▶ _RECORDS_:
******************************

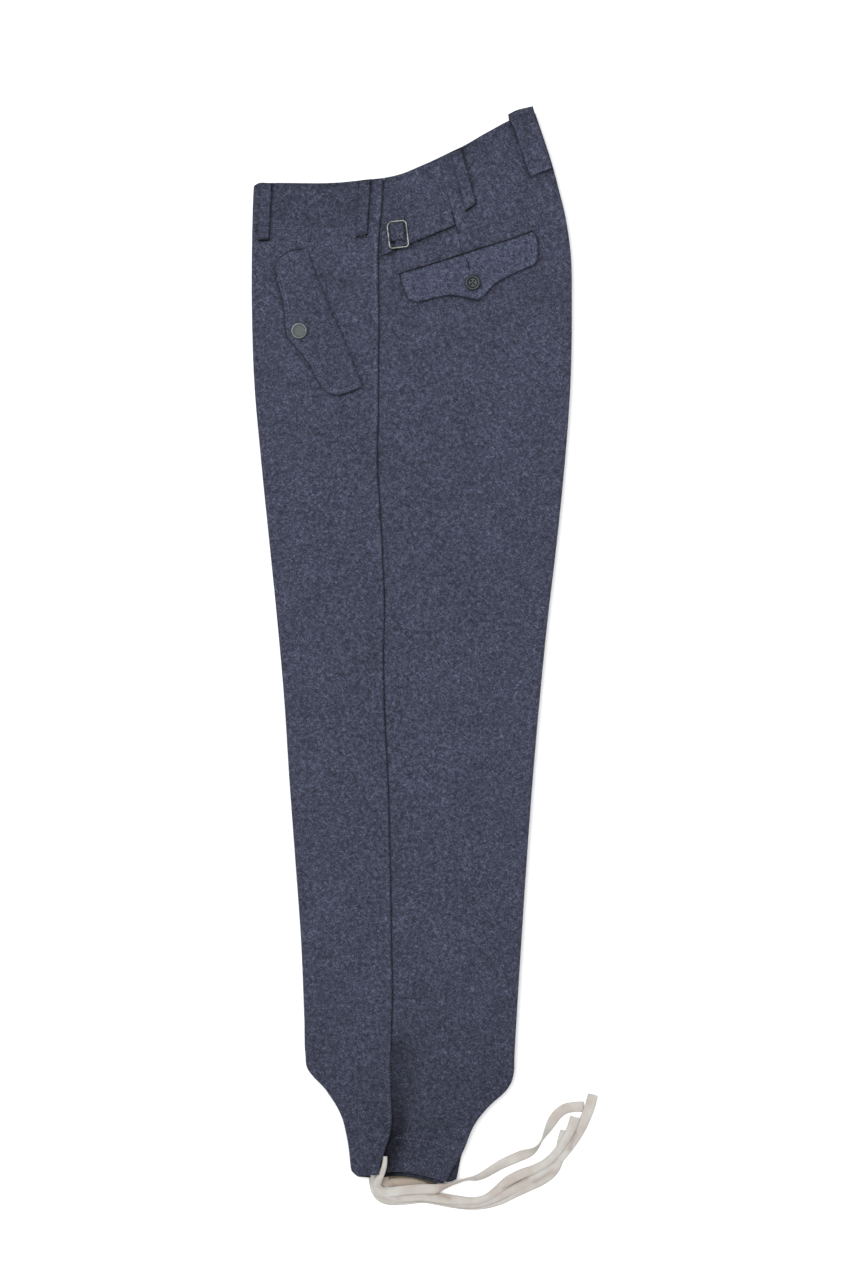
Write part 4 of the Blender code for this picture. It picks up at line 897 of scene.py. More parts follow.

******************************

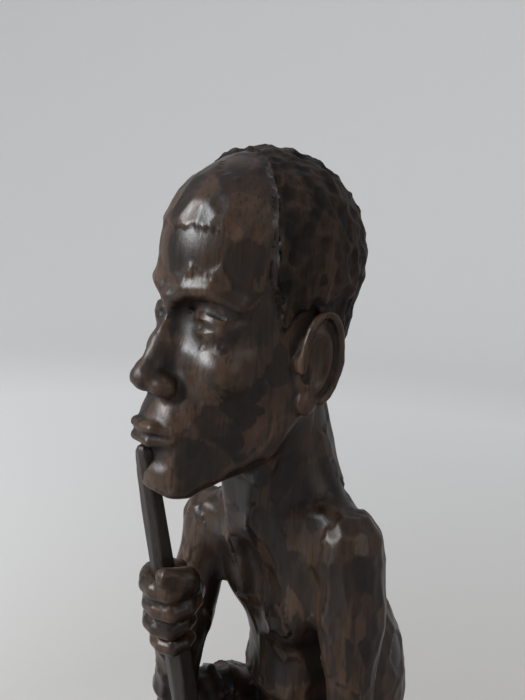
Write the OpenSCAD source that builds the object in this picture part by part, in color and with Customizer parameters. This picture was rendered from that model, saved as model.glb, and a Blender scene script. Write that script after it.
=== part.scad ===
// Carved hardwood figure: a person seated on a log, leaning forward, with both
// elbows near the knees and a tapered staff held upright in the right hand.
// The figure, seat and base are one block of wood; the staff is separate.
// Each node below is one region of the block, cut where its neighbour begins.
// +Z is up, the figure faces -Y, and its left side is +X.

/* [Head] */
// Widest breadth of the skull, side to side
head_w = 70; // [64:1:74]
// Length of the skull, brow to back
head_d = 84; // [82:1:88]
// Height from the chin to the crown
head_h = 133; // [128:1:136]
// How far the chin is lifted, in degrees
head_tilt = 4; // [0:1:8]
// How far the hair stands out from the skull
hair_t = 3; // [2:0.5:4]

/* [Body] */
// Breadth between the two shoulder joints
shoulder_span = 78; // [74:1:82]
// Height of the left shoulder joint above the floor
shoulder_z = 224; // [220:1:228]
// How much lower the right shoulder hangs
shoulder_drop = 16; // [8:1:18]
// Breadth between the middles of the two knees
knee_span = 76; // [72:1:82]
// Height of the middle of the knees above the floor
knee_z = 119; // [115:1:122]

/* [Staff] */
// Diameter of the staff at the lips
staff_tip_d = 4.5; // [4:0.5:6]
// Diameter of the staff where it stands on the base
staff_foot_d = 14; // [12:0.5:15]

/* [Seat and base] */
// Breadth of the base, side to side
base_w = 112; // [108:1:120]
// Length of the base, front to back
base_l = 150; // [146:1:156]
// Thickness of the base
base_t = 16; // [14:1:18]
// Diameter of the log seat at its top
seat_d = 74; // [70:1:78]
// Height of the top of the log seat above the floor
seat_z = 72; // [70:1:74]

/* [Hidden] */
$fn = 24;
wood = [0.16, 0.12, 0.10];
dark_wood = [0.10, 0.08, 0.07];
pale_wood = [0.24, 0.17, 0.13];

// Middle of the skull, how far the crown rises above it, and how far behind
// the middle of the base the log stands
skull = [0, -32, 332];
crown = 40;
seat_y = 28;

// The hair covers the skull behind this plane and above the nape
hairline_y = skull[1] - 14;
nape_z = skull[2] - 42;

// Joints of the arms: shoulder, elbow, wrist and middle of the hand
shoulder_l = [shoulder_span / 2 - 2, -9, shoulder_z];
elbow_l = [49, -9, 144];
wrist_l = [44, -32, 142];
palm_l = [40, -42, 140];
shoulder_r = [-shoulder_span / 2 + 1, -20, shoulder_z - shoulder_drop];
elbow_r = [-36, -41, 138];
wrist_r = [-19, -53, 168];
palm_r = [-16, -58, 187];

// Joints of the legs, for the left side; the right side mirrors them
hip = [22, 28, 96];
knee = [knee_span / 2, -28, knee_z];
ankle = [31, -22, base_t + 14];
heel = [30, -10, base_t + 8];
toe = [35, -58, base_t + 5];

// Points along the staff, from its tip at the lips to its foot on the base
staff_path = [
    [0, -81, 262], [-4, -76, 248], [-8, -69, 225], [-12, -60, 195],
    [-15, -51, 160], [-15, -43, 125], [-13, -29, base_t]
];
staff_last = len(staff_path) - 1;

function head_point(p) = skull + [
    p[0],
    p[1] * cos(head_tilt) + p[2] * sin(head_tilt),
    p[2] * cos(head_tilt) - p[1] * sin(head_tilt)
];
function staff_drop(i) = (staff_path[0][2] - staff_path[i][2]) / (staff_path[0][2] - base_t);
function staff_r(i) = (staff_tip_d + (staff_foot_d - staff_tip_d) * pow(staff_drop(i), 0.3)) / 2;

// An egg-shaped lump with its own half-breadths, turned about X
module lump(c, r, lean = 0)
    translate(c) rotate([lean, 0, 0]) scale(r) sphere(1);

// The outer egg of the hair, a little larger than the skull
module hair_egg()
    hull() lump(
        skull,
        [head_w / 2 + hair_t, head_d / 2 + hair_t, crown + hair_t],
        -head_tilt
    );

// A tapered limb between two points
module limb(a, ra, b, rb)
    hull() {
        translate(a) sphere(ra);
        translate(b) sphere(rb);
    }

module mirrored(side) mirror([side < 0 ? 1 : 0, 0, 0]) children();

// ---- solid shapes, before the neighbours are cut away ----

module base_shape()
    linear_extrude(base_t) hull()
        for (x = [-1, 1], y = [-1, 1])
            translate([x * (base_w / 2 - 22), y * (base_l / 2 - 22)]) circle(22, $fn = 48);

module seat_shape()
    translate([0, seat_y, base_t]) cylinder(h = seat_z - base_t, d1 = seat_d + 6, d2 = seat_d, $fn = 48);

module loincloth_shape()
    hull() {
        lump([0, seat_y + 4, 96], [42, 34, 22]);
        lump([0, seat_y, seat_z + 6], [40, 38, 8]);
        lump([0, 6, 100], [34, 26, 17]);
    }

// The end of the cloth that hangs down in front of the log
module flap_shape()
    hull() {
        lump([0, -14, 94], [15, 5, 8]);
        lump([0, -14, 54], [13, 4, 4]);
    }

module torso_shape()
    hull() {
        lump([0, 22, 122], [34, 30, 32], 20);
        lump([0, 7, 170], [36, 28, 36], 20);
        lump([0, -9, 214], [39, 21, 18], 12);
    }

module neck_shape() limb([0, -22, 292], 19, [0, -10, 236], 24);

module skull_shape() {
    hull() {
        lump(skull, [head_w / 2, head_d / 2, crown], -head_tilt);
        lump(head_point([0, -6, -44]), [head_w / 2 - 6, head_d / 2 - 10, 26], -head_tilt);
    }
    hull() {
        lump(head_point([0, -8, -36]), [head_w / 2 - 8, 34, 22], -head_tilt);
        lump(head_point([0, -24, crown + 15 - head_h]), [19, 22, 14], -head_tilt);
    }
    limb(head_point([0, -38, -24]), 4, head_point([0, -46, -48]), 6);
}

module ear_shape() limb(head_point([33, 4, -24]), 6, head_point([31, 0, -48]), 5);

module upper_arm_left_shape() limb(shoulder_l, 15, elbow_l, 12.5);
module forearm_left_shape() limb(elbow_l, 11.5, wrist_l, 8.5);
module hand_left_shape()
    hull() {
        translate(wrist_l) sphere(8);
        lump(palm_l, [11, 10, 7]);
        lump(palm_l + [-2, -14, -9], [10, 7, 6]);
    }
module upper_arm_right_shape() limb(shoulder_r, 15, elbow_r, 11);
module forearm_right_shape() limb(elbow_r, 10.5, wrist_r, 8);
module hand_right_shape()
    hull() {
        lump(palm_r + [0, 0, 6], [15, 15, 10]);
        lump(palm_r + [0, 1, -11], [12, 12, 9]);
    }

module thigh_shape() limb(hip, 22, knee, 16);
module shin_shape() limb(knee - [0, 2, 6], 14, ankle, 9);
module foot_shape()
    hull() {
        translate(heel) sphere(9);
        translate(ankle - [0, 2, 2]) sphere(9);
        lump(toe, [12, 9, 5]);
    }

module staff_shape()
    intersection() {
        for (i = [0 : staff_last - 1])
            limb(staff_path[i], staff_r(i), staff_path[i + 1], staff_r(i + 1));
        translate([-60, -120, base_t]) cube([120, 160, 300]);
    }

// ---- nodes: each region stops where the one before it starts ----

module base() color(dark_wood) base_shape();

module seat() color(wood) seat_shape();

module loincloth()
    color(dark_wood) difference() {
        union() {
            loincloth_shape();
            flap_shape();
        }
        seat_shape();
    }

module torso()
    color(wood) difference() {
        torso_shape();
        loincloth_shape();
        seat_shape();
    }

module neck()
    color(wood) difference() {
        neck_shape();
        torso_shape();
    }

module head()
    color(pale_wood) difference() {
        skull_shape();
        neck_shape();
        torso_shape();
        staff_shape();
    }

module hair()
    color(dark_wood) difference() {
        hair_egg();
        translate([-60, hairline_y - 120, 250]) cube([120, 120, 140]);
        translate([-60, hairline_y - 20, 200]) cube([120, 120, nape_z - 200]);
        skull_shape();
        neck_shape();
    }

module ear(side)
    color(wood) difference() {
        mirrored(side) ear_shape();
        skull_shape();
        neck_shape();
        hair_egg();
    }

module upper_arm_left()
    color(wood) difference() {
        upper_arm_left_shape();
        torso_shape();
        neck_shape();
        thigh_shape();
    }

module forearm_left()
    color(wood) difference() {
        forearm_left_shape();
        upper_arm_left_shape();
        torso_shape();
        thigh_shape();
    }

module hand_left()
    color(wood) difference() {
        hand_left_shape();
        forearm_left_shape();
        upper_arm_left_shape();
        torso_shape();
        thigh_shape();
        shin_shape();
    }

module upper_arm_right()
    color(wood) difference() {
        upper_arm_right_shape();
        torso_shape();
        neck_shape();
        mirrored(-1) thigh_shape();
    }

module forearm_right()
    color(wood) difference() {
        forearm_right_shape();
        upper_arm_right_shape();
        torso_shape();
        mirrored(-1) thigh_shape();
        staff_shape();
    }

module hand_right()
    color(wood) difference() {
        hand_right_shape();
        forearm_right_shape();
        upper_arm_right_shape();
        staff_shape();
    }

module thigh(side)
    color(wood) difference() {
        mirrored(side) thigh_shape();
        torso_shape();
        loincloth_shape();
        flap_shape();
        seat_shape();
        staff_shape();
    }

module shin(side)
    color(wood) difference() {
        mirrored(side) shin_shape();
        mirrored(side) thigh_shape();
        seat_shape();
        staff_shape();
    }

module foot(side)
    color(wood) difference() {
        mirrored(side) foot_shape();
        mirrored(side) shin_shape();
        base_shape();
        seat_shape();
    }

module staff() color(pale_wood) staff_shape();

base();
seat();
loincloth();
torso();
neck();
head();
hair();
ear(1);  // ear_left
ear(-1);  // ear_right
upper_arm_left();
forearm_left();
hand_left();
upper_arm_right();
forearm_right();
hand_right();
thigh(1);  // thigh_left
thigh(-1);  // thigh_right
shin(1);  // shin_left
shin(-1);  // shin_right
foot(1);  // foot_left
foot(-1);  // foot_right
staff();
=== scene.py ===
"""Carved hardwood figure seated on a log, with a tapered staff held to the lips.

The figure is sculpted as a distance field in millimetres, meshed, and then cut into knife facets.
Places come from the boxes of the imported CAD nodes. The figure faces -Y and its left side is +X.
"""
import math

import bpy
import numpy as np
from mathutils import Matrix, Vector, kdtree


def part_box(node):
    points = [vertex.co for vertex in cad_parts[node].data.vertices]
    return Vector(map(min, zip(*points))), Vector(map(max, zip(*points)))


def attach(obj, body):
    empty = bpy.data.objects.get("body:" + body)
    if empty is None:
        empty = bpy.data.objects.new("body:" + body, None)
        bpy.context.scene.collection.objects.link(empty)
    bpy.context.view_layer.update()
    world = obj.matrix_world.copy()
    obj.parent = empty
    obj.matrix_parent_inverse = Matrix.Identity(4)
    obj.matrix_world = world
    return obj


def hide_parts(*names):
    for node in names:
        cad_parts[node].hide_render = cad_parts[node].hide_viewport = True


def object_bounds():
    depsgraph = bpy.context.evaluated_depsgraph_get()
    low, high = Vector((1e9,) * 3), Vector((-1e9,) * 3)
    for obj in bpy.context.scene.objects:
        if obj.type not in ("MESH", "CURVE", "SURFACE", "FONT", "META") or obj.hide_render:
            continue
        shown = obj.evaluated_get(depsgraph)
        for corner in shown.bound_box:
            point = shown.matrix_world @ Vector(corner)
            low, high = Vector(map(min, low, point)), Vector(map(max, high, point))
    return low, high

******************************

▶ _DIRECTION_: The required output is an exact reproduction of the lines starting at the one that contains "module staff() color(pale_wood)" and ending at the one that contains "import math". Both boundary lines belong to it.

▶ _THE RESULT_:
module staff() color(pale_wood) staff_shape();

base();
seat();
loincloth();
torso();
neck();
head();
hair();
ear(1);  // ear_left
ear(-1);  // ear_right
upper_arm_left();
forearm_left();
hand_left();
upper_arm_right();
forearm_right();
hand_right();
thigh(1);  // thigh_left
thigh(-1);  // thigh_right
shin(1);  // shin_left
shin(-1);  // shin_right
foot(1);  // foot_left
foot(-1);  // foot_right
staff();
=== scene.py ===
"""Carved hardwood figure seated on a log, with a tapered staff held to the lips.

The figure is sculpted as a distance field in millimetres, meshed, and then cut into knife facets.
Places come from the boxes of the imported CAD nodes. The figure faces -Y and its left side is +X.
"""
import math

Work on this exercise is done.